The rule that keeps an orchestrator from being a fraud

There is a trap in all of this, and it is worth naming plainly.

You can only direct an agent in a trade you have earned at least once, or a trade someone you trust has earned and can judge better than you.

Not because you need to do the work. Because someone needs to be able to judge it. I can direct a design agent today because I once hand-coded the ugly version myself and felt every mistake. I know where the bodies are buried. When I cannot earn a trade myself, the move is not to fake it. It is to borrow judgment from a person I trust who can tell good from bad in that field. Borrowed judgment is real judgment, as long as the trust is real.

So there are two honest paths, and only two. Go do the job badly yourself, at least once, so you can evaluate the output. Or find someone you trust to be your judgment in that trade. What you cannot do is direct an agent in a field where neither you nor anyone you trust can tell whether it is lying to you. That is not orchestration. That is a junior with a bigger budget, accepting outputs no one in the room can check.


Why I am building what I am building

I keep coming back to the workshop.

The early-web webmaster needed somewhere to assemble the whole thing. A text editor, an FTP client, a CMS, a hosting account. Humble tools that let one person hold a full site together.

The orchestrator needs more than tools. He needs a place to find the experts who already earned each trade, take the workflows and tools they recommend, and compose them into a team. Not a swarm of generic bots. A team built out of other people's best, hard-won work.

That is the thing I am building. The plain way to say it is the GitHub of AI systems. The truer way to say it is a place where you find expertise, fork it, and compose it into something better than you could build alone. You do not start from a blank prompt. You start from what an expert already shared, you lay your intention on top, and you assemble a team of workflows and tools instead of a stack of plugins.

I did not start this because I wanted to add another AI tool to the pile. I started it because I lived the first version of this job, alone, doing five things badly, with no one's shoulders to stand on. I want the second version to be better than the one I had.


Use AI as a tutor, not a vending machine

What I would do this week

If any of this rings true, here is the move, and it is small.

Pick one trade you do not know how to do. Direct an agent through it, end to end. Watch where it goes wrong, and notice something uncomfortable: in the places where you never earned the craft, you cannot actually tell whether it went wrong. That gap is the map of what you still need.

Then pick one trade you do know cold. Direct an agent through that one too. Notice how sharp your judgment is, how fast you catch the mistakes, how clearly you can say what good looks like.

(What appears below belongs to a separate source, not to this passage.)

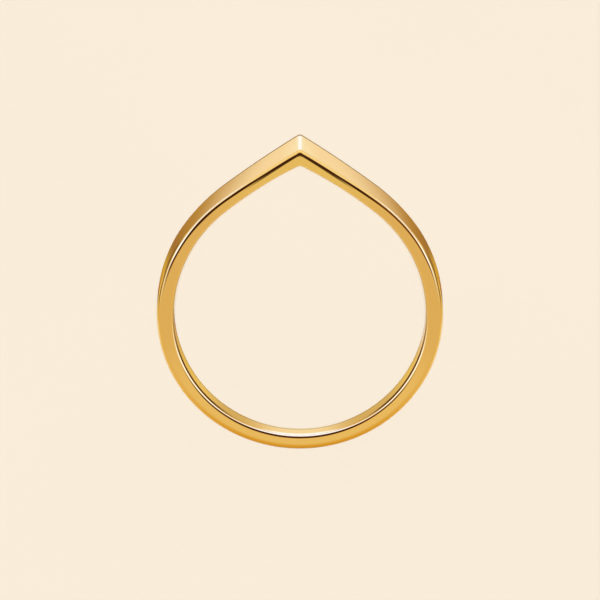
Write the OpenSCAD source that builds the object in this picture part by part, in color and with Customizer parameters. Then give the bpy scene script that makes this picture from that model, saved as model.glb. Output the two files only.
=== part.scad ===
// A plain gold finger ring whose band rises to a ridge over the finger, like a single wave.
// It lies on its back side face: finger hole along Z, peak toward +Y, millimetres.

/* [Finger hole] */
// Radius of the round part of the finger hole
hole_radius = 8.65; // [7.5:0.05:10.5]
// Where the hole leaves the round for its flanks, in degrees from the peak
hole_round_end = 94; // [80:1:105]
// Radius of the hole's flanks, as a multiple of the round
hole_flank = 1.125; // [1.08:0.005:1.2]
// Where the flanks turn into the walls beside the peak, in degrees from the peak
hole_flank_end = 39.8; // [36:0.2:46]
// Slope of those walls where they would meet at the peak, in degrees
hole_slope = 27.6; // [26:0.2:32]
// Radius of the hole's inside corner under the ridge
hole_corner = 0.46; // [0.2:0.02:0.8]

/* [Band] */
// Thickness of the band at its sides
side_thickness = 1.15; // [1:0.05:1.8]
// How much thinner the band is at the palm than at its sides
palm_thinning = 0.08; // [0:0.01:0.1]
// Where the outside leaves the round for its shoulders, in degrees from the peak
band_round_end = 53.5; // [48:0.5:60]
// Radius of the shoulders, as a multiple of the round
band_flank = 1.355; // [1.3:0.005:1.5]
// Where the shoulders turn into the walls beside the peak, in degrees from the peak
band_flank_end = 36.7; // [35.1:0.2:42.1]
// Slope of those walls where they would meet at the peak, in degrees
band_slope = 32.1; // [30.1:0.2:34.1]
// Radius of the ridge over the finger
ridge_radius = 0.34; // [0.2:0.02:0.6]

/* [Width] */
// Width of the band at the palm, along the finger
palm_width = 1.6; // [1.2:0.05:3]
// Width of the band at the peak, along the finger
peak_width = 4.25; // [3:0.05:6]
// Radius of the rounded edges
edge_radius = 0.32; // [0.1:0.01:0.4]

/* [Hidden] */

gold = [0.89, 0.68, 0.34];

// Steps along half an outline: its round and flank, its wall beside the peak, and its corner
curve_steps = 54;
wall_steps = 6;
corner_steps = 6;
// Steps round each rounded edge
edge_steps = 6;
// What is planed off each side face to make it truly flat
planed = 0.004;

// An outline is a list with these columns
ROUND = 0;      // radius of its round part
LIFT = 1;       // height of that part's centre
ROUND_END = 2;  // where the flank starts, in degrees from the peak
FLANK = 3;      // radius of the flank
FLANK_END = 4;  // where the wall beside the peak starts
SLOPE = 5;      // slope at which that wall would reach the middle line
CORNER = 6;     // radius of the corner at the peak

band_radius = hole_radius + side_thickness;
hole = [hole_radius, 0, hole_round_end, hole_radius * hole_flank, hole_flank_end, hole_slope,
        hole_corner];
outside = [band_radius, palm_thinning, band_round_end, band_radius * band_flank, band_flank_end,
           band_slope, ridge_radius];

function heading(a) = [sin(a), cos(a)];
function between(a, b, f) = a + (b - a) * f;
// Height above an arc's centre at which it crosses a line that runs x to its side
function reach(radius, x) = sqrt(radius * radius - x * x);

// Each stretch of an outline is an arc: these are the four arcs' centres and the wall's radius
function round_centre(o) = [0, o[LIFT]];
function flank_centre(o) = round_centre(o) - (o[FLANK] - o[ROUND]) * heading(o[ROUND_END]);
function wall_start(o) = flank_centre(o) + o[FLANK] * heading(o[FLANK_END]);
function wall_radius(o) = wall_start(o).x / (sin(o[FLANK_END]) - sin(o[SLOPE]));
function wall_centre(o) = wall_start(o) - wall_radius(o) * heading(o[FLANK_END]);
function corner_centre(o) = let (c = wall_centre(o)) [0, c.y + reach(wall_radius(o) - o[CORNER], c.x)];
// The height at which the walls would meet without a corner, and the slope where it starts
function sharp_height(o) = let (c = wall_centre(o)) c.y + reach(wall_radius(o), c.x);
function corner_slope(o) = let (c = wall_centre(o)) atan2(-c.x, corner_centre(o).y - c.y);

// A station is an arc's centre, its radius and the direction from one to the other
function along_curve(o, a) = a > o[ROUND_END] ? [round_centre(o), o[ROUND], a]
    : [flank_centre(o), o[FLANK], a];
function stations(o) = concat(
    [for (i = [0:curve_steps]) along_curve(o, between(180, o[FLANK_END], i / curve_steps))],
    [for (i = [1:wall_steps])
        [wall_centre(o), wall_radius(o), between(o[FLANK_END], corner_slope(o), i / wall_steps)]],
    [for (i = [1:corner_steps])
        [corner_centre(o), o[CORNER], corner_slope(o) * (1 - i / corner_steps)]]);
function mirrored(s) = [[-s[0].x, s[0].y], s[1], -s[2]];
function closed(half) = concat(half, [for (i = [len(half) - 2:-1:1]) mirrored(half[i])]);
// The point of a station when its outline is grown by an offset
function at(s, offset) = s[0] + (s[1] + offset) * heading(s[2]);

// Half the band's width at a height, and how far each side face leans from square
low = palm_thinning - band_radius;
high = sharp_height(outside);
lean = atan((peak_width - palm_width) / 2 / (high - low));
function half_width(y) = between(palm_width, peak_width, (y - low) / (high - low)) / 2;

// The edges' radius, held inside the thinnest stretch of the band and inside the ridge
thinnest = min(side_thickness - palm_thinning, (high - sharp_height(hole)) * cos(band_slope),
               palm_width);
edge = min(edge_radius, 0.42 * thinnest, 0.95 * ridge_radius);

// The band's section at a station: front outside edge, front inside edge, then the back two
function turned(f) = edge * (1 - cos(90 * f));
function sunk(f) = edge * (1 - sin(90 * f));
function standing(p, side, f) = [p.x, p.y, side * (half_width(p.y) - sunk(f))];
function section(out, bore) = let (n = edge_steps) concat(
    [for (i = [0:n]) standing(at(out, -turned(i / n)), 1, i / n)],
    [for (i = [n:-1:0]) standing(at(bore, turned(i / n)), 1, i / n)],
    [for (i = [0:n]) standing(at(bore, turned(i / n)), -1, i / n)],
    [for (i = [n:-1:0]) standing(at(out, -turned(i / n)), -1, i / n)]);

// The ring is laid down on its back face and centred along Y
function laid(p) = [p.x, p.y * cos(lean) - p.z * sin(lean), p.y * sin(lean) + p.z * cos(lean)];
rest_height = laid([0, 0, -half_width(0)]).z + planed;

// A slab that planes one side face of the band flat, from a point on that face
module planing(point, turn) {
    half = 2 * band_radius;
    translate(point) rotate([turn, 0, 0]) translate([-half, -half, 0])
        cube([2 * half, 2 * half, 1]);
}

module band_solid() {
    outs = closed(stations(outside));
    bores = closed(stations(hole));
    rings = len(outs);
    points = [for (i = [0:rings - 1]) for (p = section(outs[i], bores[i])) laid(p)];
    around = len(points) / rings;
    ys = [for (p = points) p.y];
    down = [0, -(min(ys) + max(ys)) / 2, -rest_height];
    function spot(i, j) = (i % rings) * around + j % around;
    difference() {
        polyhedron(
            points = [for (p = points) p + down],
            faces = [for (i = [0:rings - 1]) for (j = [0:around - 1])
                [spot(i, j), spot(i, j + 1), spot(i + 1, j + 1), spot(i + 1, j)]],
            convexity = 6);
        planing([0, 0, 0], 180);
        planing(laid([0, 0, half_width(0) - planed]) + down, 2 * lean);
    }
}

module band() {
    color(gold) band_solid();
}

band();
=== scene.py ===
"""A plain gold finger ring whose band rises to one ridge over the finger, in a soft studio.

The ring is modelled standing: the finger runs along Z and the ridge points toward Y, with the middle of
the hole's round at the origin. It is then laid on its back side face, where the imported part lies.
Lengths are in metres, and headings round the ring are in degrees from the ridge.
"""
from __future__ import annotations

import logging
import math
from contextlib import contextmanager
from dataclasses import dataclass
from enum import Enum
from functools import cached_property
from typing import Callable, Iterator
import bmesh
import bpy
from mathutils import Matrix, Vector


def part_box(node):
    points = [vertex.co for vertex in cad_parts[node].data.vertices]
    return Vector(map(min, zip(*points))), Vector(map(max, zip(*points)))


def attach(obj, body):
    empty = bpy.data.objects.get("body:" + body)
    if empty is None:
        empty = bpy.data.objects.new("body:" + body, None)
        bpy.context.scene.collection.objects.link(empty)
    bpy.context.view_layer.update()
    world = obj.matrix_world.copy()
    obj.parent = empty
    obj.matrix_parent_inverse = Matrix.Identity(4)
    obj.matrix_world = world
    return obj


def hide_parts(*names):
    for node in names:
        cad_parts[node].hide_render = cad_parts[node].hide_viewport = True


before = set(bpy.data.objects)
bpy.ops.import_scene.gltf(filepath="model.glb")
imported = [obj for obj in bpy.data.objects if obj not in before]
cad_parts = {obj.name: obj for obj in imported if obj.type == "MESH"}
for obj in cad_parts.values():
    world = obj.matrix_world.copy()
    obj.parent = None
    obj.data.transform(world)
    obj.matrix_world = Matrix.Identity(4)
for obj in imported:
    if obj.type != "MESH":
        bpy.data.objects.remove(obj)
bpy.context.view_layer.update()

log = logging.getLogger("ring")
MM = 0.001
DEGREES = 180.0 / math.pi
NEAR = 0.0001 * MM
SKIN_MARKS = ("outer", "bore", "inset", "sunk", "tilt")
Colour = tuple[float, float, float]
BLACK: Colour = (0.0, 0.0, 0.0)
HOLE_MIDDLE = Vector((0.0, -1.235, 1.382)) * MM


def heading(angle: float) -> Vector:
    """Gives the unit vector at an angle in degrees from the ridge."""
    return Vector((math.sin(math.radians(angle)), math.cos(math.radians(angle)), 0.0))


@contextmanager
def editing(piece: bpy.types.Object, elements: str = "VERT") -> Iterator[None]:
    """Opens one piece in edit mode with nothing selected, and closes it at the end.

    Args:
        piece: the mesh object to work on; every other object is deselected.
        elements: what is selected from, VERT, EDGE or FACE.
    """
    bpy.ops.object.select_all(action="DESELECT")
    piece.select_set(True)
    bpy.context.view_layer.objects.active = piece
    bpy.ops.object.mode_set(mode="EDIT")
    bpy.ops.mesh.select_mode(type=elements)
    bpy.ops.mesh.select_all(action="DESELECT")
    yield
    bpy.ops.object.mode_set(mode="OBJECT")


def pick_edges(piece: bpy.types.Object, test: Callable[[bmesh.types.BMEdge], bool]) -> int:
    """Selects the edges that pass a test, and no others.

    Args:
        piece: the object that is open in edit mode.
        test: says of an edge whether it is wanted.

    Returns:
        How many edges are selected.
    """
    mesh = bmesh.from_edit_mesh(piece.data)
    bpy.ops.mesh.select_all(action="DESELECT")
    wanted = [edge for edge in mesh.edges if test(edge)]
    for edge in wanted:
        edge.select_set(True)
    bmesh.update_edit_mesh(piece.data)
    return len(wanted)


def radius_at(radii: list[float], angle: float) -> float:
    """Reads a list of radii at even headings from 0 to 180 degrees.

    Args:
        radii: the list.
        angle: the heading in degrees.

    Returns:
        The radius there.
    """
    place = angle / 180.0 * (len(radii) - 1)
    start = min(int(place), len(radii) - 2)
    return radii[start] + (radii[start + 1] - radii[start]) * (place - start)


@dataclass(frozen=True)
class Arc:
    """A stretch of an outline: it turns about a centre through an angle in degrees."""

    centre: Vector
    turn: float
    steps: int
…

The difference between those two feelings is the whole skill.

And when the gap points at a craft you genuinely need to hold yourself, here is the good news most people miss. AI is one of the best ways ever invented to actually learn it. Ask it to teach you, to give you exercises, to make you do the reps. Use it as a tutor, not a vending machine. The trap is the opposite move: demanding more and more outputs in a trade you have not earned and cannot judge. Do not ask for more outputs when what you actually need is to learn the craft. Slow down and learn it, with AI as your teacher, or borrow the judgment of someone who already has it.

The future does not belong to the person who can do everything. It belongs to the person who knows what should exist, why it matters, whose expertise to build on, and whether the thing in front of them is good enough to ship.

That person was the webmaster in the early web. It is the orchestrator now. I am fairly sure it is the same person, older, finally with a team that can keep up.